Copy out all of the material exactly as presented.

**Provided material:**
______________________________

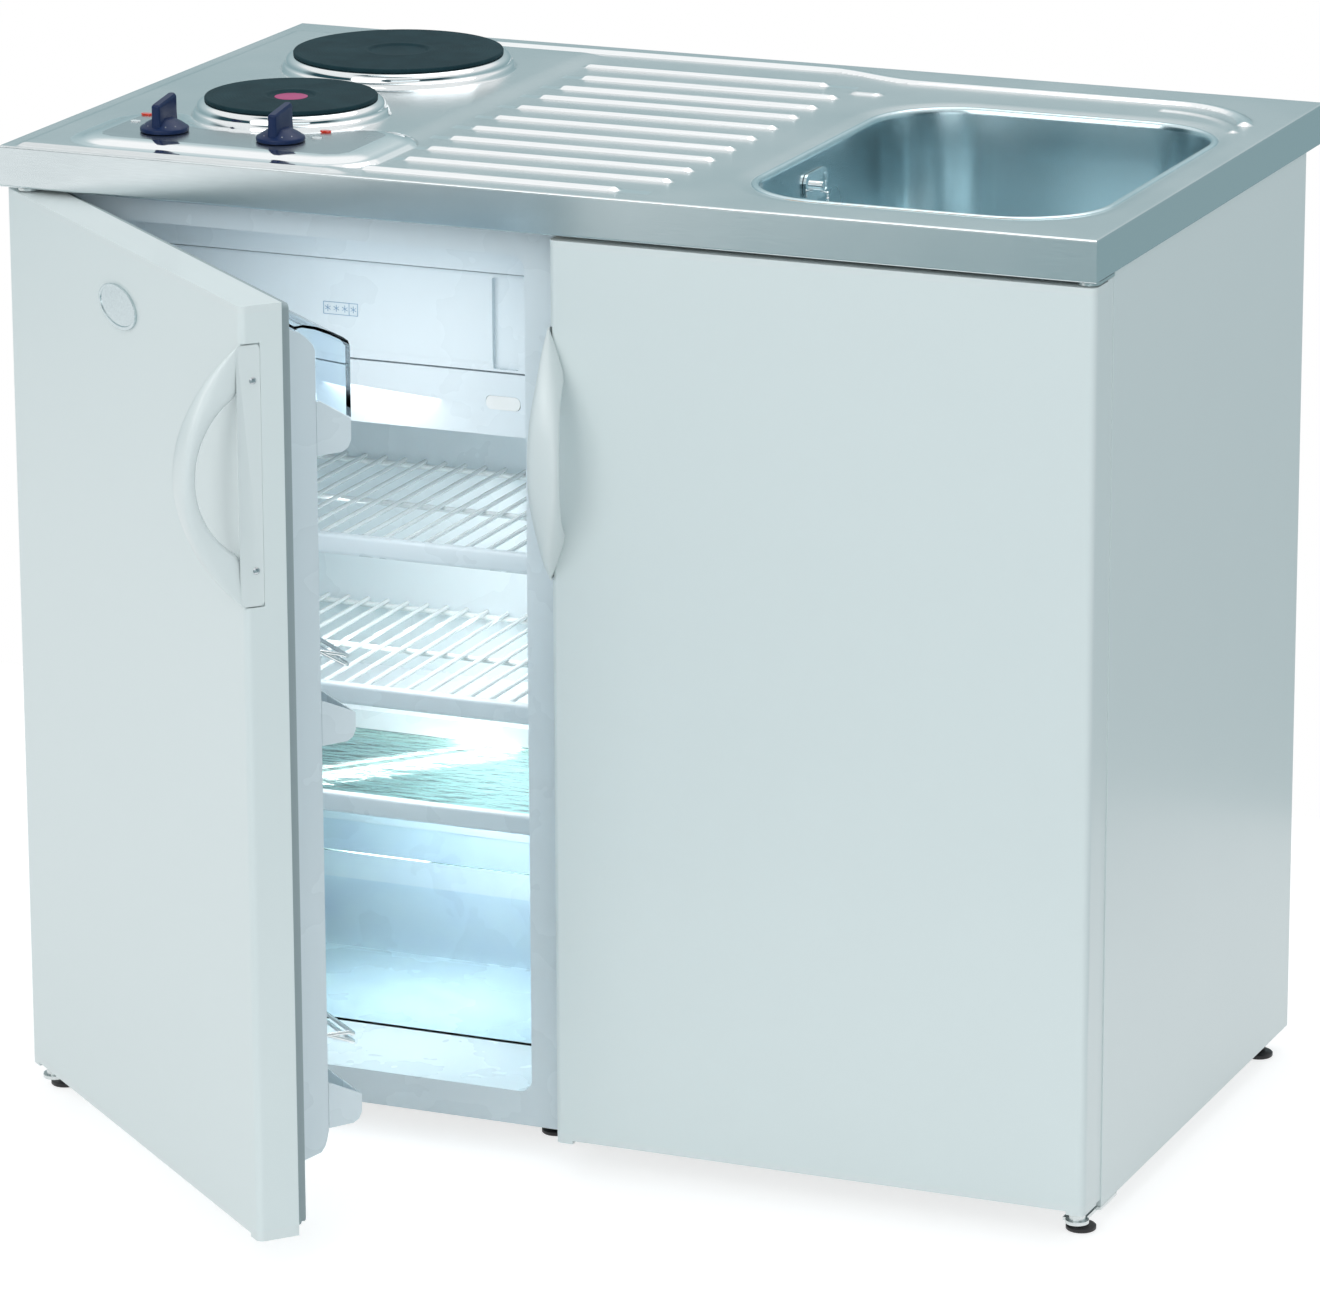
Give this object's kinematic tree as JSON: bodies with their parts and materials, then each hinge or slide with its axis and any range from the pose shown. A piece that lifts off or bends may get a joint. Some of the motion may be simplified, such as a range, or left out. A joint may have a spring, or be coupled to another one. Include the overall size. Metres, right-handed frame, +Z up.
{
  "type": "compact kitchen unit with hob, sink and refrigerator",
  "caption": "Metre-wide fitted kitchenette: steel worktop with hotplates, drainer and bowl over a refrigerator with an open door and a cupboard.",
  "frame": {"origin": "on the floor under the middle of the outline, refrigerator door at its stored angle", "axes": "+Z up, front towards -Y, +X to the right when facing the front"},
  "size_m": [1, 0.9506, 0.904],
  "materials": {
    "steel_top": "satin brushed",
    "wood_frame": "plain board",
    "plate_iron": "matt turned",
    "polished_steel": "polished",
    "knob_plastic": "navy, satin",
    "spindle_steel": "turned",
    "ceramic_base": "unglazed",
    "lamp_red": "clear red",
    "mark_white": "glossy white",
    "plug_rubber": "matt black",
    "trap_plastic": "white",
    "case_white": "white enamel",
    "cap_white": "white",
    "liner_plastic": "pale blue white",
    "freezer_alu": "coated",
    "lamp_white": "frosted",
    "shelf_wire": "white coated wire",
    "shelf_glass": "textured",
    "clear_plastic": "clear",
    "seal_rubber": "white",
    "badge_metal": "plain",
    "hinge_steel": "zinc",
    "catch_plastic": "white",
    "black_steel": "black",
    "grey_steel": "zinc",
    "gland_rubber": "black",
    "foot_plastic": "black"
  },
  "bodies": {
    "cabinet": {"worktop": "steel_top", "sink_bowl": "steel_top", "top_frame": "wood_frame", "plate_rear": "plate_iron", "plate_front": "plate_iron", "ring_rear": "polished_steel", "ring_front": "polished_steel", "waste_fitting": "polished_steel", "overflow_plate": "polished_steel", "ball_chain": "polished_steel", "spindles": "spindle_steel", "regulators": "ceramic_base", "lamp_lenses": "lamp_red", "mark_lenses": "mark_white", "bottle_trap": "trap_plastic", "fridge_case": "case_white", "cupboard_shell": "case_white", "fridge_liner": "liner_plastic", "freezer_fascia": "liner_plastic", "drip_tray": "liner_plastic", "lamp_housing": "liner_plastic", "shelf_trims": "liner_plastic", "freezer_box": "freezer_alu", "lamp_lens": "lamp_white", "wire_shelf_upper": "shelf_wire", "wire_shelf_lower": "shelf_wire", "glass_shelf": "shelf_glass", "hinge_lower": "hinge_steel", "hinge_upper": "hinge_steel", "magnet_catch": "catch_plastic", "compressor": "black_steel", "condenser": "black_steel", "compressor_plate": "grey_steel", "cable_gland": "gland_rubber"},
    "knob_left": {"knob_left": "knob_plastic"},
    "knob_right": {"knob_right": "knob_plastic"},
    "plug": {"plug": "plug_rubber"},
    "freezer_flap": {"freezer_flap": "liner_plastic"},
    "thermostat_knob": {"thermostat_knob": "liner_plastic"},
    "crisper": {"crisper": "clear_plastic"},
    "fridge_door": {"door_pan_left": "case_white", "door_caps_left": "cap_white", "door_liner_left": "liner_plastic", "door_gasket_left": "seal_rubber", "door_bins": "liner_plastic", "bottle_rails": "polished_steel", "handle_left": "cap_white", "oval_plate": "badge_metal"},
    "dairy_lid": {"dairy_lid": "clear_plastic"},
    "cupboard_door": {"door_pan_right": "case_white", "door_caps_right": "cap_white", "door_inner_right": "case_white", "door_gasket_right": "seal_rubber", "handle_right": "cap_white"},
    "foot_front_left": {"foot_front_left": "foot_plastic"},
    "foot_front_mid": {"foot_front_mid": "foot_plastic"},
    "foot_front_right": {"foot_front_right": "foot_plastic"},
    "foot_rear_left": {"foot_rear_left": "foot_plastic"},
    "foot_rear_mid": {"foot_rear_mid": "foot_plastic"},
    "foot_rear_right": {"foot_rear_right": "foot_plastic"}
  },
  "joints": [
    {"name": "fridge_door_hinge", "type": "hinge", "parent": "cabinet", "child": "fridge_door", "pos_m": [-0.478, -0.11285, 0.4325], "axis": [0, 0, -1], "range_deg": [-40.7, 70]},
    {"name": "cupboard_door_hinge", "type": "hinge", "parent": "cabinet", "child": "cupboard_door", "pos_m": [0.49, -0.11285, 0.4325], "axis": [0, 0, 1], "range_deg": [0, 100]},
    {"name": "knob_left_turn", "type": "hinge", "parent": "cabinet", "child": "knob_left", "pos_m": [-0.377, -0.05135, 0.873], "axis": [0, 0, 1], "continuous": true},
    {"name": "knob_right_turn", "type": "hinge", "parent": "cabinet", "child": "knob_right", "pos_m": [-0.266, -0.05135, 0.873], "axis": [0, 0, 1], "continuous": true},
    {"name": "freezer_flap_hinge", "type": "hinge", "parent": "cabinet", "child": "freezer_flap", "pos_m": [-0.452, 0.00165, 0.718], "axis": [0, 0, -1], "range_deg": [0, 25]},
    {"name": "dairy_lid_hinge", "type": "hinge", "parent": "fridge_door", "child": "dairy_lid", "pos_m": [-0.26993, -0.22059, 0.782], "axis": [0.7581, -0.6521, 0], "range_deg": [0, 20]},
    {"name": "crisper_slide", "type": "slide", "parent": "cabinet", "child": "crisper", "axis": [0, -1, 0], "range_m": [0, 0.045]},
    {"name": "thermostat_turn", "type": "hinge", "parent": "cabinet", "child": "thermostat_knob", "pos_m": [-0.053, 0.08515, 0.567], "axis": [-1, 0, 0], "range_deg": [0, 270]},
    {"name": "plug_lift", "type": "slide", "parent": "cabinet", "child": "plug", "axis": [0, 0, 1], "range_m": [0, 0.05]},
    {"name": "foot_front_left_turn", "type": "hinge", "parent": "cabinet", "child": "foot_front_left", "pos_m": [-0.483, -0.08285, 0.01], "axis": [0, 0, 1], "continuous": true},
    {"name": "foot_front_mid_turn", "type": "hinge", "parent": "cabinet", "child": "foot_front_mid", "pos_m": [-0.024, -0.03185, 0.01], "axis": [0, 0, 1], "continuous": true},
    {"name": "foot_front_right_turn", "type": "hinge", "parent": "cabinet", "child": "foot_front_right", "pos_m": [0.483, -0.08285, 0.01], "axis": [0, 0, 1], "continuous": true},
    {"name": "foot_rear_left_turn", "type": "hinge", "parent": "cabinet", "child": "foot_rear_left", "pos_m": [-0.483, 0.39515, 0.01], "axis": [0, 0, 1], "continuous": true},
    {"name": "foot_rear_mid_turn", "type": "hinge", "parent": "cabinet", "child": "foot_rear_mid", "pos_m": [-0.024, 0.39515, 0.01], "axis": [0, 0, 1], "continuous": true},
    {"name": "foot_rear_right_turn", "type": "hinge", "parent": "cabinet", "child": "foot_rear_right", "pos_m": [0.483, 0.39515, 0.01], "axis": [0, 0, 1], "continuous": true}
  ]
}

______________________________

**Written response:**
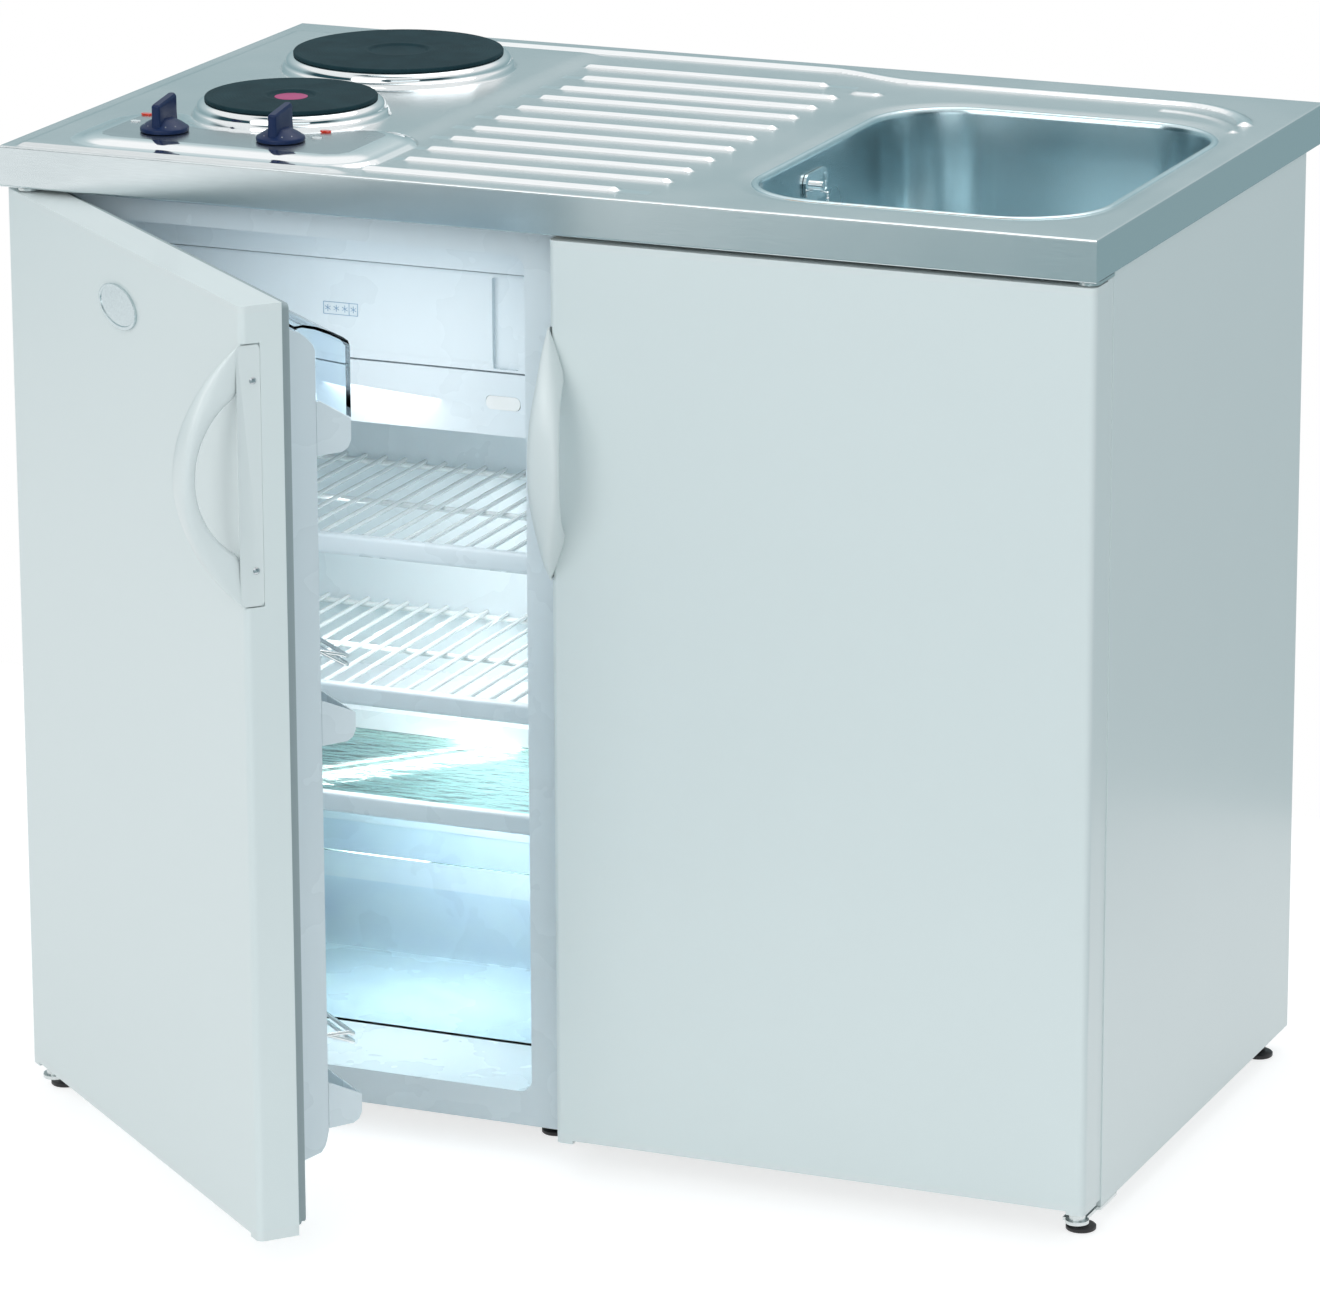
Give this object's kinematic tree as JSON: bodies with their parts and materials, then each hinge or slide with its axis and any range from the pose shown. A piece that lifts off or bends may get a joint. Some of the motion may be simplified, such as a range, or left out. A joint may have a spring, or be coupled to another one. Include the overall size. Metres, right-handed frame, +Z up.
{
  "type": "compact kitchen unit with hob, sink and refrigerator",
  "caption": "Metre-wide fitted kitchenette: steel worktop with hotplates, drainer and bowl over a refrigerator with an open door and a cupboard.",
  "frame": {"origin": "on the floor under the middle of the outline, refrigerator door at its stored angle", "axes": "+Z up, front towards -Y, +X to the right when facing the front"},
  "size_m": [1, 0.9506, 0.904],
  "materials": {
    "steel_top": "satin brushed",
    "wood_frame": "plain board",
    "plate_iron": "matt turned",
    "polished_steel": "polished",
    "knob_plastic": "navy, satin",
    "spindle_steel": "turned",
    "ceramic_base": "unglazed",
    "lamp_red": "clear red",
    "mark_white": "glossy white",
    "plug_rubber": "matt black",
    "trap_plastic": "white",
    "case_white": "white enamel",
    "cap_white": "white",
    "liner_plastic": "pale blue white",
    "freezer_alu": "coated",
    "lamp_white": "frosted",
    "shelf_wire": "white coated wire",
    "shelf_glass": "textured",
    "clear_plastic": "clear",
    "seal_rubber": "white",
    "badge_metal": "plain",
    "hinge_steel": "zinc",
    "catch_plastic": "white",
    "black_steel": "black",
    "grey_steel": "zinc",
    "gland_rubber": "black",
    "foot_plastic": "black"
  },
  "bodies": {
    "cabinet": {"worktop": "steel_top", "sink_bowl": "steel_top", "top_frame": "wood_frame", "plate_rear": "plate_iron", "plate_front": "plate_iron", "ring_rear": "polished_steel", "ring_front": "polished_steel", "waste_fitting": "polished_steel", "overflow_plate": "polished_steel", "ball_chain": "polished_steel", "spindles": "spindle_steel", "regulators": "ceramic_base", "lamp_lenses": "lamp_red", "mark_lenses": "mark_white", "bottle_trap": "trap_plastic", "fridge_case": "case_white", "cupboard_shell": "case_white", "fridge_liner": "liner_plastic", "freezer_fascia": "liner_plastic", "drip_tray": "liner_plastic", "lamp_housing": "liner_plastic", "shelf_trims": "liner_plastic", "freezer_box": "freezer_alu", "lamp_lens": "lamp_white", "wire_shelf_upper": "shelf_wire", "wire_shelf_lower": "shelf_wire", "glass_shelf": "shelf_glass", "hinge_lower": "hinge_steel", "hinge_upper": "hinge_steel", "magnet_catch": "catch_plastic", "compressor": "black_steel", "condenser": "black_steel", "compressor_plate": "grey_steel", "cable_gland": "gland_rubber"},
    "knob_left": {"knob_left": "knob_plastic"},
    "knob_right": {"knob_right": "knob_plastic"},
    "plug": {"plug": "plug_rubber"},
    "freezer_flap": {"freezer_flap": "liner_plastic"},
    "thermostat_knob": {"thermostat_knob": "liner_plastic"},
    "crisper": {"crisper": "clear_plastic"},
    "fridge_door": {"door_pan_left": "case_white", "door_caps_left": "cap_white", "door_liner_left": "liner_plastic", "door_gasket_left": "seal_rubber", "door_bins": "liner_plastic", "bottle_rails": "polished_steel", "handle_left": "cap_white", "oval_plate": "badge_metal"},
    "dairy_lid": {"dairy_lid": "clear_plastic"},
    "cupboard_door": {"door_pan_right": "case_white", "door_caps_right": "cap_white", "door_inner_right": "case_white", "door_gasket_right": "seal_rubber", "handle_right": "cap_white"},
    "foot_front_left": {"foot_front_left": "foot_plastic"},
    "foot_front_mid": {"foot_front_mid": "foot_plastic"},
    "foot_front_right": {"foot_front_right": "foot_plastic"},
    "foot_rear_left": {"foot_rear_left": "foot_plastic"},
    "foot_rear_mid": {"foot_rear_mid": "foot_plastic"},
    "foot_rear_right": {"foot_rear_right": "foot_plastic"}
  },
  "joints": [
    {"name": "fridge_door_hinge", "type": "hinge", "parent": "cabinet", "child": "fridge_door", "pos_m": [-0.478, -0.11285, 0.4325], "axis": [0, 0, -1], "range_deg": [-40.7, 70]},
    {"name": "cupboard_door_hinge", "type": "hinge", "parent": "cabinet", "child": "cupboard_door", "pos_m": [0.49, -0.11285, 0.4325], "axis": [0, 0, 1], "range_deg": [0, 100]},
    {"name": "knob_left_turn", "type": "hinge", "parent": "cabinet", "child": "knob_left", "pos_m": [-0.377, -0.05135, 0.873], "axis": [0, 0, 1], "continuous": true},
    {"name": "knob_right_turn", "type": "hinge", "parent": "cabinet", "child": "knob_right", "pos_m": [-0.266, -0.05135, 0.873], "axis": [0, 0, 1], "continuous": true},
    {"name": "freezer_flap_hinge", "type": "hinge", "parent": "cabinet", "child": "freezer_flap", "pos_m": [-0.452, 0.00165, 0.718], "axis": [0, 0, -1], "range_deg": [0, 25]},
    {"name": "dairy_lid_hinge", "type": "hinge", "parent": "fridge_door", "child": "dairy_lid", "pos_m": [-0.26993, -0.22059, 0.782], "axis": [0.7581, -0.6521, 0], "range_deg": [0, 20]},
    {"name": "crisper_slide", "type": "slide", "parent": "cabinet", "child": "crisper", "axis": [0, -1, 0], "range_m": [0, 0.045]},
    {"name": "thermostat_turn", "type": "hinge", "parent": "cabinet", "child": "thermostat_knob", "pos_m": [-0.053, 0.08515, 0.567], "axis": [-1, 0, 0], "range_deg": [0, 270]},
    {"name": "plug_lift", "type": "slide", "parent": "cabinet", "child": "plug", "axis": [0, 0, 1], "range_m": [0, 0.05]},
    {"name": "foot_front_left_turn", "type": "hinge", "parent": "cabinet", "child": "foot_front_left", "pos_m": [-0.483, -0.08285, 0.01], "axis": [0, 0, 1], "continuous": true},
    {"name": "foot_front_mid_turn", "type": "hinge", "parent": "cabinet", "child": "foot_front_mid", "pos_m": [-0.024, -0.03185, 0.01], "axis": [0, 0, 1], "continuous": true},
    {"name": "foot_front_right_turn", "type": "hinge", "parent": "cabinet", "child": "foot_front_right", "pos_m": [0.483, -0.08285, 0.01], "axis": [0, 0, 1], "continuous": true},
    {"name": "foot_rear_left_turn", "type": "hinge", "parent": "cabinet", "child": "foot_rear_left", "pos_m": [-0.483, 0.39515, 0.01], "axis": [0, 0, 1], "continuous": true},
    {"name": "foot_rear_mid_turn", "type": "hinge", "parent": "cabinet", "child": "foot_rear_mid", "pos_m": [-0.024, 0.39515, 0.01], "axis": [0, 0, 1], "continuous": true},
    {"name": "foot_rear_right_turn", "type": "hinge", "parent": "cabinet", "child": "foot_rear_right", "pos_m": [0.483, 0.39515, 0.01], "axis": [0, 0, 1], "continuous": true}
  ]
}